The solutions are \(x = 0\) and \(x = \frac{\pi}{2}\).

(B)(ii) Solve \(k(x) = 3e\)

Set the function equal to \(3e\):
\(8e^{(3x)} – e = 3e\)
Add \(e\) to both sides:
\(8e^{(3x)} = 4e\)
Divide both sides by 8:
\(e^{(3x)} = \frac{4e}{8}\)
\(e^{(3x)} = \frac{e}{2}\)
Take the natural logarithm (\(\ln\)) of both sides:
\(\ln\left(e^{3x}\right) = \ln\left(\frac{e}{2}\right)\)
Use logarithm properties to simplify (\(\ln(e^a) = a\) and \(\ln(a/b) = \ln a – \ln b\)):
\(3x = \ln e – \ln 2\)
Since \(\ln e = 1\):
\(3x = 1 – \ln 2\)
Divide by 3:
\(x = \frac{1 – \ln 2}{3}\)

(C) Find input values for \(m(x) = \frac{9}{2}\)

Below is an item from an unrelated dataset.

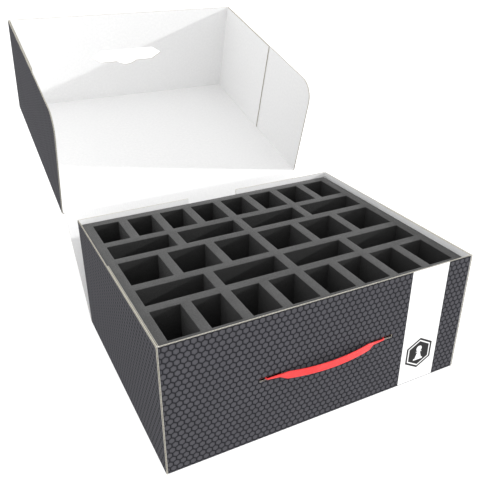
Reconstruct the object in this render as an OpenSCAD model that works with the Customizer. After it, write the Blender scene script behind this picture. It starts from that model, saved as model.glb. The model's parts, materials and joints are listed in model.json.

Set the function equal to \(\frac{9}{2}\):
\(\cos(2x) + 4 = \frac{9}{2}\)
Subtract 4 from both sides (note that \(4 = \frac{8}{2}\)):
\(\cos(2x) = \frac{9}{2} – \frac{8}{2}\)
\(\cos(2x) = \frac{1}{2}\)
The reference angle for cosine equal to \(\frac{1}{2}\) is \(\frac{\pi}{3}\).
The general solution for \(2x\) is:
\(2x = \frac{\pi}{3} + 2\pi n\) or \(2x = -\frac{\pi}{3} + 2\pi n\) (where \(n\) is an integer).
Solve for \(x\) by dividing by 2:
\(x = \frac{\pi}{6} + \pi n\) or \(x = -\frac{\pi}{6} + \pi n\)
Combining these, the input values are \(x = \pm \frac{\pi}{6} + \pi n\) for any integer \(n\).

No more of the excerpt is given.